Stored data entries:
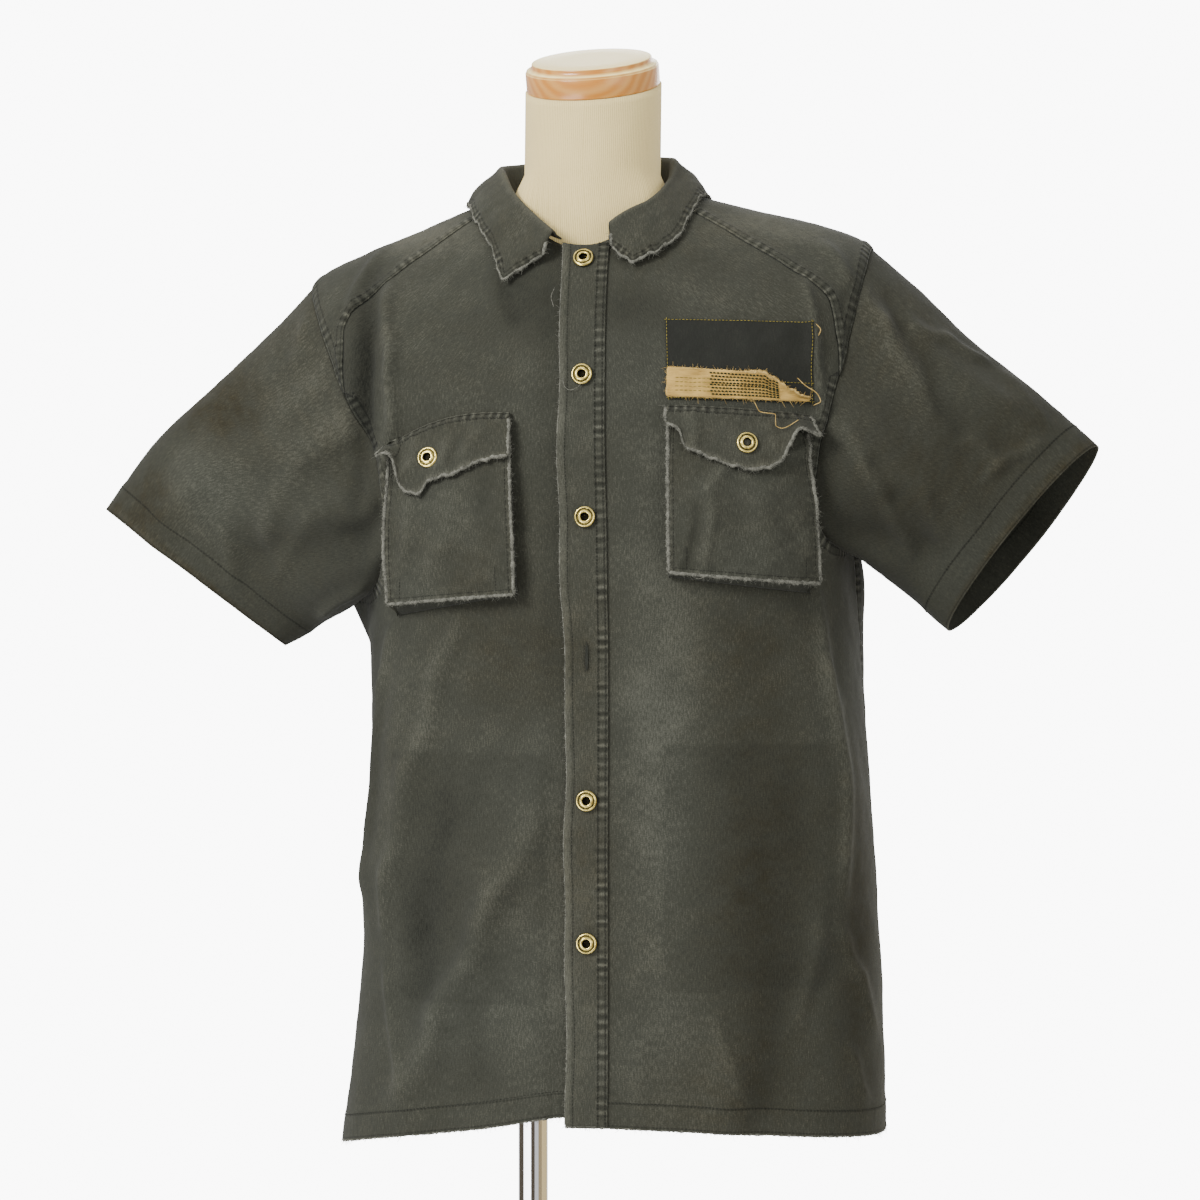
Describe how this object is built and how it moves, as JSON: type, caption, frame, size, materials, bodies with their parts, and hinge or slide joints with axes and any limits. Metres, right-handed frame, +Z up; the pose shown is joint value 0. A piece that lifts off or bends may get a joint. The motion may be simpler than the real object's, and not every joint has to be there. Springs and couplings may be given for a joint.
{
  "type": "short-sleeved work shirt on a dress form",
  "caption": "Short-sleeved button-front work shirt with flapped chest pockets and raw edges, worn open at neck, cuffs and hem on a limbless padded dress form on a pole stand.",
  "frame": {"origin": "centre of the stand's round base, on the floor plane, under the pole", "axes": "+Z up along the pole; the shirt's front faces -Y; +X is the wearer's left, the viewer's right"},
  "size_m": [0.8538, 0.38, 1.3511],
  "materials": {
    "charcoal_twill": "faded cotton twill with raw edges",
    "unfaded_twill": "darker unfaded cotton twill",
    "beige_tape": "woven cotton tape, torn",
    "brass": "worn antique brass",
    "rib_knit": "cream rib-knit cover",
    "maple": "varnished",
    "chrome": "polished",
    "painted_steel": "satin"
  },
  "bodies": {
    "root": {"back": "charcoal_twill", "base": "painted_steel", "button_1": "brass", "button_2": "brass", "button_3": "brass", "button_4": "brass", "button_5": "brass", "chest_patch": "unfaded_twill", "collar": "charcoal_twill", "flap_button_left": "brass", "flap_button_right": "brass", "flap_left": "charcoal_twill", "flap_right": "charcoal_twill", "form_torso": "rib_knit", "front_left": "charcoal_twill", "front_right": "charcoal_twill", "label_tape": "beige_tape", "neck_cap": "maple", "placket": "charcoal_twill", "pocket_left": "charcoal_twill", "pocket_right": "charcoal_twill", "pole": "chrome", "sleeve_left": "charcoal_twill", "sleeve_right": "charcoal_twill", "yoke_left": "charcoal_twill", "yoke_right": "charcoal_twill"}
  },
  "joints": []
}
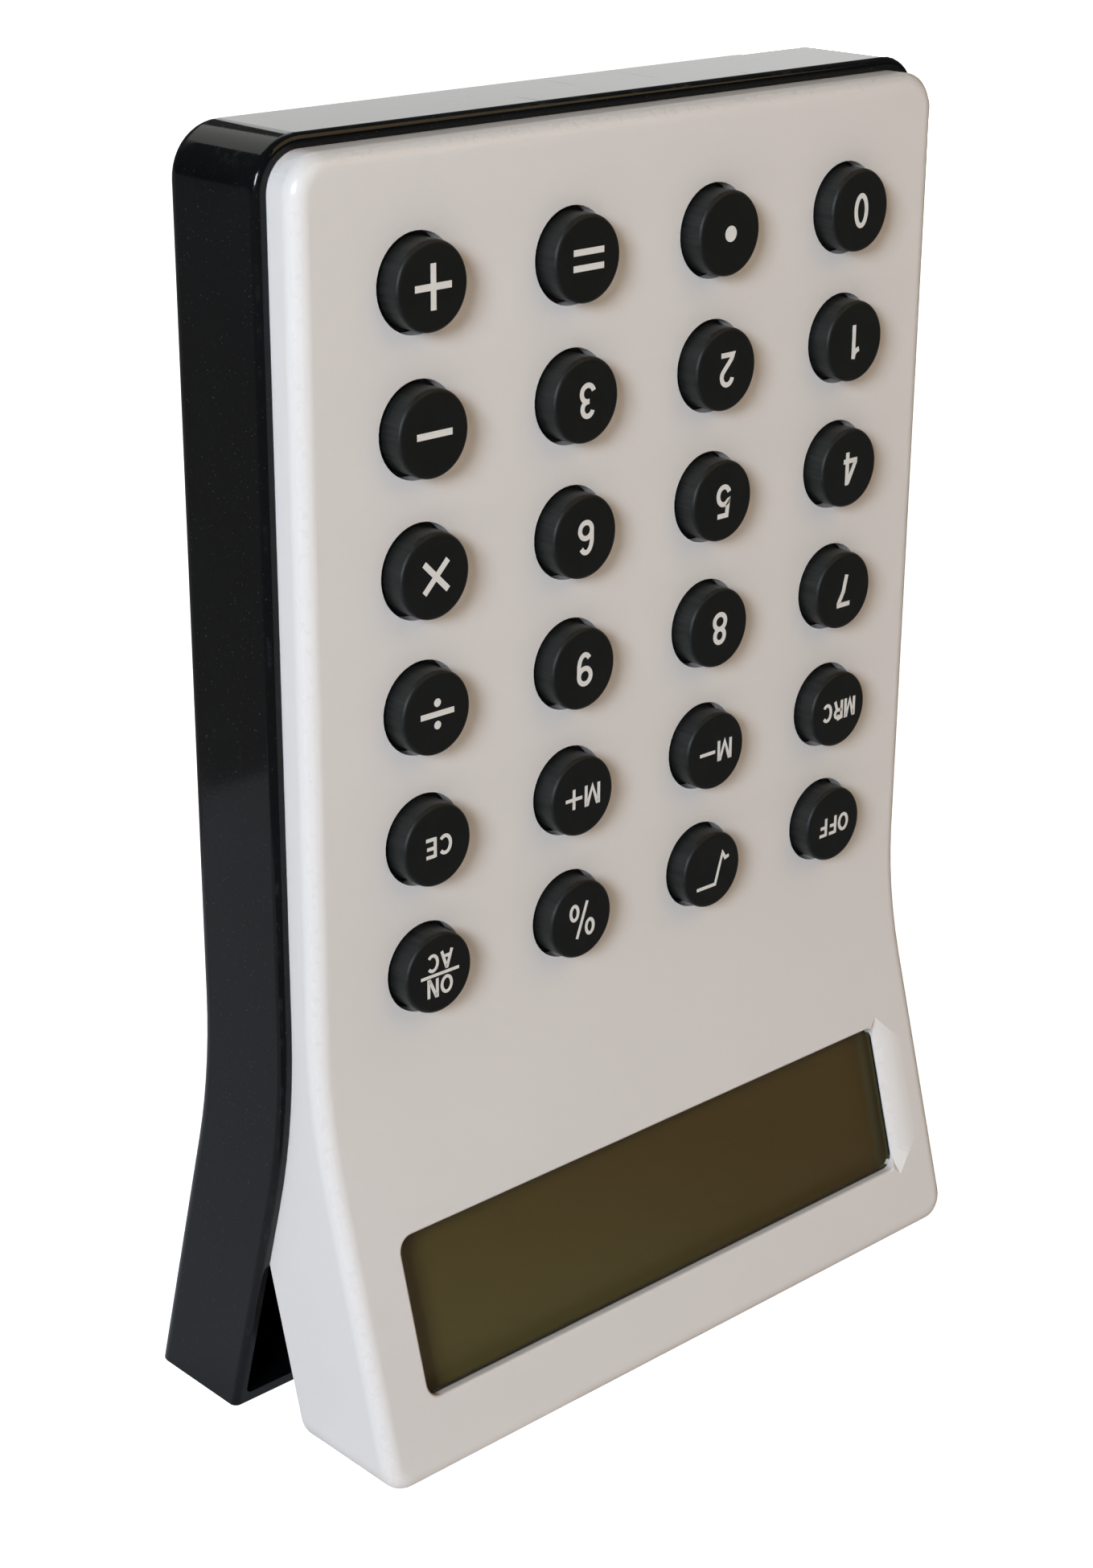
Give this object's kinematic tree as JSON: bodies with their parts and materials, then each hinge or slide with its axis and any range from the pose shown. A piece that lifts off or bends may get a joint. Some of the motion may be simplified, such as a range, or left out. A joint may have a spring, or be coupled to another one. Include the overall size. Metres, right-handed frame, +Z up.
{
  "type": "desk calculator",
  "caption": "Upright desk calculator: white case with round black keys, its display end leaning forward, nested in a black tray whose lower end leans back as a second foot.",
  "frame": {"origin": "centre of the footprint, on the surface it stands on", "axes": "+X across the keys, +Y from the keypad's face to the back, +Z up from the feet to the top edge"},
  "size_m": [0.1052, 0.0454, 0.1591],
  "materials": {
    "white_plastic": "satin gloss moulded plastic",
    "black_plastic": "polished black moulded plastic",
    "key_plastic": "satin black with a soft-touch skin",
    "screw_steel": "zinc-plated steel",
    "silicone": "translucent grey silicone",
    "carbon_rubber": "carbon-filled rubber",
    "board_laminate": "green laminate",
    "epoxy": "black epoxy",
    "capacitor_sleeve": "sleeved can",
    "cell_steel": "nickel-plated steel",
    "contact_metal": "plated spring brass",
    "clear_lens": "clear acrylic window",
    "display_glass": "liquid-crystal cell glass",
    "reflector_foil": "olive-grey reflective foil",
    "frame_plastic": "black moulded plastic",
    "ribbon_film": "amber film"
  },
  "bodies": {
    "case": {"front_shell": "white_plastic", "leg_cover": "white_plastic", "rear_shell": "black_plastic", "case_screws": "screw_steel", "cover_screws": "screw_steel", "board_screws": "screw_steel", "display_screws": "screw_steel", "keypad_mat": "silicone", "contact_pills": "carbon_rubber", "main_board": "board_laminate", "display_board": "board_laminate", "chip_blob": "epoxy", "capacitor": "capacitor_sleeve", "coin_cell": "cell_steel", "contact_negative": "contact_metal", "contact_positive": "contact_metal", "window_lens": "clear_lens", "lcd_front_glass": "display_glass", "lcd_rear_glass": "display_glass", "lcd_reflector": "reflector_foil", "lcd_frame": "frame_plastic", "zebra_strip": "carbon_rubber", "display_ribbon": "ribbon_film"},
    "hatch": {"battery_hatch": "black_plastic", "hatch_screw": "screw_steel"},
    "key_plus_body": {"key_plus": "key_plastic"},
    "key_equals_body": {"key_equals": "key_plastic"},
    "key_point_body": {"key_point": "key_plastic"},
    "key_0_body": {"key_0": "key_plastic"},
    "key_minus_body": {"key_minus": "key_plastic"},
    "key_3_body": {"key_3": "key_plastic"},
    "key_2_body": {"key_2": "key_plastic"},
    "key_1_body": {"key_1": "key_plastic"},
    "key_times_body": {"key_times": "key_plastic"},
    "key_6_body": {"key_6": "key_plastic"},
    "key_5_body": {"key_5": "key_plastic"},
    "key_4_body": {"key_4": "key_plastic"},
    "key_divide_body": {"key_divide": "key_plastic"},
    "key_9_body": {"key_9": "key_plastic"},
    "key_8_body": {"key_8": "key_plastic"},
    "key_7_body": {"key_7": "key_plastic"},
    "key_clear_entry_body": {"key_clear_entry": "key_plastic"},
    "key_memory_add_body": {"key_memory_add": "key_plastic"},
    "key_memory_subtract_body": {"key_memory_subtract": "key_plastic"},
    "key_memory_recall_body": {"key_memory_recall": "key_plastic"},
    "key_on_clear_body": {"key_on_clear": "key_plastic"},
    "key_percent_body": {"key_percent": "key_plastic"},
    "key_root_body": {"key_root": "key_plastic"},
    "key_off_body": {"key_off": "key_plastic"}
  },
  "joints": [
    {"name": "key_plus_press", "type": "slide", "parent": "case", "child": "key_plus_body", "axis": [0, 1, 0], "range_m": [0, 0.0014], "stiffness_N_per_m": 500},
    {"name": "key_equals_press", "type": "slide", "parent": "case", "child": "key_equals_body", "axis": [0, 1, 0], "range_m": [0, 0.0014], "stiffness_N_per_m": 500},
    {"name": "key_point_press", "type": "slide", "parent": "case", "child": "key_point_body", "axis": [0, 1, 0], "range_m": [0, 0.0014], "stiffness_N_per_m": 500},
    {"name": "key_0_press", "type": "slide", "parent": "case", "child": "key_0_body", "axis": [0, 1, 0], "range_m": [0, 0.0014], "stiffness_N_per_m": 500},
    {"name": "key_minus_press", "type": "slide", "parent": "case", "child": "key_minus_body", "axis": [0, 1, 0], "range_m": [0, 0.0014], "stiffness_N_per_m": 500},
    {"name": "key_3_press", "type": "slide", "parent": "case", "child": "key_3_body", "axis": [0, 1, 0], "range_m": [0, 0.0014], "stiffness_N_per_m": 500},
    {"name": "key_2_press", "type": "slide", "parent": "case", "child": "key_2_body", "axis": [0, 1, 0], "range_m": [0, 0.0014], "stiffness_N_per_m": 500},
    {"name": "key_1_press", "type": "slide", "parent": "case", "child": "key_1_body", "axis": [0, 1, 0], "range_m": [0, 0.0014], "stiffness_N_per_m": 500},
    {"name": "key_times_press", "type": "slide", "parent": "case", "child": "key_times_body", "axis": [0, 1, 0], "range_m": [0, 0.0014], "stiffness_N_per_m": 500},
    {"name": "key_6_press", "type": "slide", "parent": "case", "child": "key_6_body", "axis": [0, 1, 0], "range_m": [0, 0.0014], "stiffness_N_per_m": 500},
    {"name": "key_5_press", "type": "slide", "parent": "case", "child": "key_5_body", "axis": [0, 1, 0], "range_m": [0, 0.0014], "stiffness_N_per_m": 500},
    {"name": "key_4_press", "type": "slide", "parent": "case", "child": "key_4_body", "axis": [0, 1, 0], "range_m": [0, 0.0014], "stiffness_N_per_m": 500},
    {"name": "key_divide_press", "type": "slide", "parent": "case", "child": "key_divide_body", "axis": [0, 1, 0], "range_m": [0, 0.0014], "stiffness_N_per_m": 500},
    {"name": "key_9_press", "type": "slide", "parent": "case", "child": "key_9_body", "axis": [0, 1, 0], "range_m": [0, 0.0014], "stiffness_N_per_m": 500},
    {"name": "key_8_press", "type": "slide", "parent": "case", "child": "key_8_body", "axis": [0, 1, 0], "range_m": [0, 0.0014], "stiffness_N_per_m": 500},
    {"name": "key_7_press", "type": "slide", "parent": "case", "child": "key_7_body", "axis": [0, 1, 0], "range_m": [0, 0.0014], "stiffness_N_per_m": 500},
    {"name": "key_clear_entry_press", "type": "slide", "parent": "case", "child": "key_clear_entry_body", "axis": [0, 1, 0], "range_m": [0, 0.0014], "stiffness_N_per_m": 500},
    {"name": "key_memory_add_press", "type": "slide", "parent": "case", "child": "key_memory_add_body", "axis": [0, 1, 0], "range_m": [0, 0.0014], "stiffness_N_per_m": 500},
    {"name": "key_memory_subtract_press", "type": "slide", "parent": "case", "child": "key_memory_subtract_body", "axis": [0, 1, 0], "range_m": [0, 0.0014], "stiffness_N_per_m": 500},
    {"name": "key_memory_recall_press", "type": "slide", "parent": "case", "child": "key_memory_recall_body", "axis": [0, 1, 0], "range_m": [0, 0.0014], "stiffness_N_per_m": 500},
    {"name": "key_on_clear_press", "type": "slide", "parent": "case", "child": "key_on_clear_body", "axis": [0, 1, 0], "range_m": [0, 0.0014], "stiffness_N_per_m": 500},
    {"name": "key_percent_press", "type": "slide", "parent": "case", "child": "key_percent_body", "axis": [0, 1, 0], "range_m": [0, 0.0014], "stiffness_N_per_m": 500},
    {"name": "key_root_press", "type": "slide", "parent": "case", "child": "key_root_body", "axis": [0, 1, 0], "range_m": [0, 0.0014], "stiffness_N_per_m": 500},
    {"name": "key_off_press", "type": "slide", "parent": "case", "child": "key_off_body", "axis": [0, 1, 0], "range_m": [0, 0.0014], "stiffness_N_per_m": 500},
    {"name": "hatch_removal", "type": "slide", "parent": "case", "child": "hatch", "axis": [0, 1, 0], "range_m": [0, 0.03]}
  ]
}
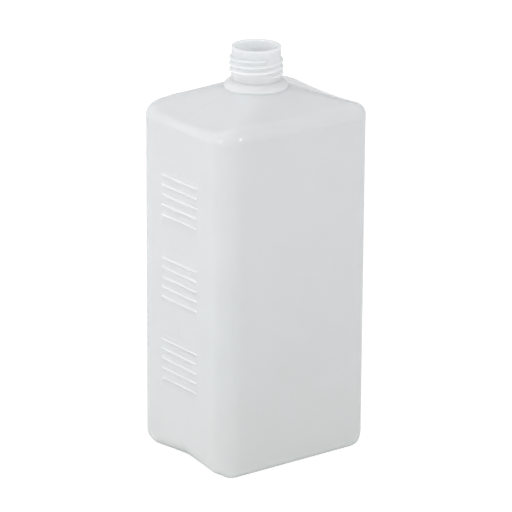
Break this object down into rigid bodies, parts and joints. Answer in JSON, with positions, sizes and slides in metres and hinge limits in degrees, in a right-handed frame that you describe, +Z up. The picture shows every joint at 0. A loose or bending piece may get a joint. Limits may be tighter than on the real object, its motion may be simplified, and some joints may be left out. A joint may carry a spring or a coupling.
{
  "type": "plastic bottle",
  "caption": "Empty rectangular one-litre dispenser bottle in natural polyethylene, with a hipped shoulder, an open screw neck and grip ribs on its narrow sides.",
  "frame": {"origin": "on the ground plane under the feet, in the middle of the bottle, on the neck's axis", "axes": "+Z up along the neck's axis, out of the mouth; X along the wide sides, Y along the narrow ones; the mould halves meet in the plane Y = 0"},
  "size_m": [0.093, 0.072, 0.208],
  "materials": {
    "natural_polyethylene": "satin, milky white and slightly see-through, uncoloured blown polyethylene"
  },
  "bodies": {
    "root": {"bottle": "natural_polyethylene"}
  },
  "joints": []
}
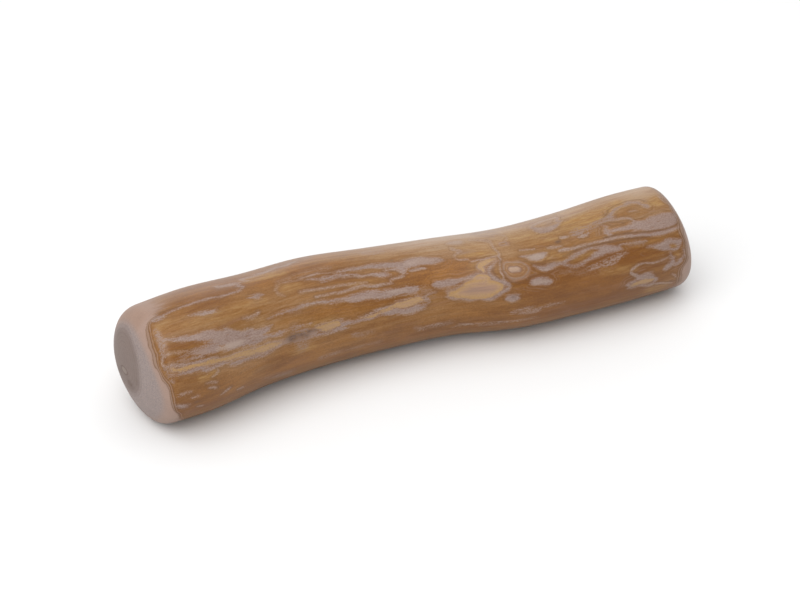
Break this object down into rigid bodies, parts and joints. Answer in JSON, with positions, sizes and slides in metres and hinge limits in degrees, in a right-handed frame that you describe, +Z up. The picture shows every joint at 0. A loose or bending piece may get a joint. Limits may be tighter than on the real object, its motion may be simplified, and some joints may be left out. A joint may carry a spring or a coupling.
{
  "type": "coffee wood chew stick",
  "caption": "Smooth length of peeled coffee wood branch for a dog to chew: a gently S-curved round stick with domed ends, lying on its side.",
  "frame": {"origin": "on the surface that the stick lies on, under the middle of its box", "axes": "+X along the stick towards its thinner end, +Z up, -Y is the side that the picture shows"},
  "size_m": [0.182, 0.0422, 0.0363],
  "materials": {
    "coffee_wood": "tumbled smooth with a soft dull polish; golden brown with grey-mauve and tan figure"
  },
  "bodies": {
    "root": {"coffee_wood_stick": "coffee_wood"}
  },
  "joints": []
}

• WHAT THE EXERCISE ASKS
Pick out the lines containing the word "handed" and show them.

• ANSWER TO THE PROBLEM
Describe how this object is built and how it moves, as JSON: type, caption, frame, size, materials, bodies with their parts, and hinge or slide joints with axes and any limits. Metres, right-handed frame, +Z up; the pose shown is joint value 0. A piece that lifts off or bends may get a joint. The motion may be simpler than the real object's, and not every joint has to be there. Springs and couplings may be given for a joint.
Give this object's kinematic tree as JSON: bodies with their parts and materials, then each hinge or slide with its axis and any range from the pose shown. A piece that lifts off or bends may get a joint. Some of the motion may be simplified, such as a range, or left out. A joint may have a spring, or be coupled to another one. Include the overall size. Metres, right-handed frame, +Z up.
Break this object down into rigid bodies, parts and joints. Answer in JSON, with positions, sizes and slides in metres and hinge limits in degrees, in a right-handed frame that you describe, +Z up. The picture shows every joint at 0. A loose or bending piece may get a joint. Limits may be tighter than on the real object, its motion may be simplified, and some joints may be left out. A joint may carry a spring or a coupling.
Break this object down into rigid bodies, parts and joints. Answer in JSON, with positions, sizes and slides in metres and hinge limits in degrees, in a right-handed frame that you describe, +Z up. The picture shows every joint at 0. A loose or bending piece may get a joint. Limits may be tighter than on the real object, its motion may be simplified, and some joints may be left out. A joint may carry a spring or a coupling.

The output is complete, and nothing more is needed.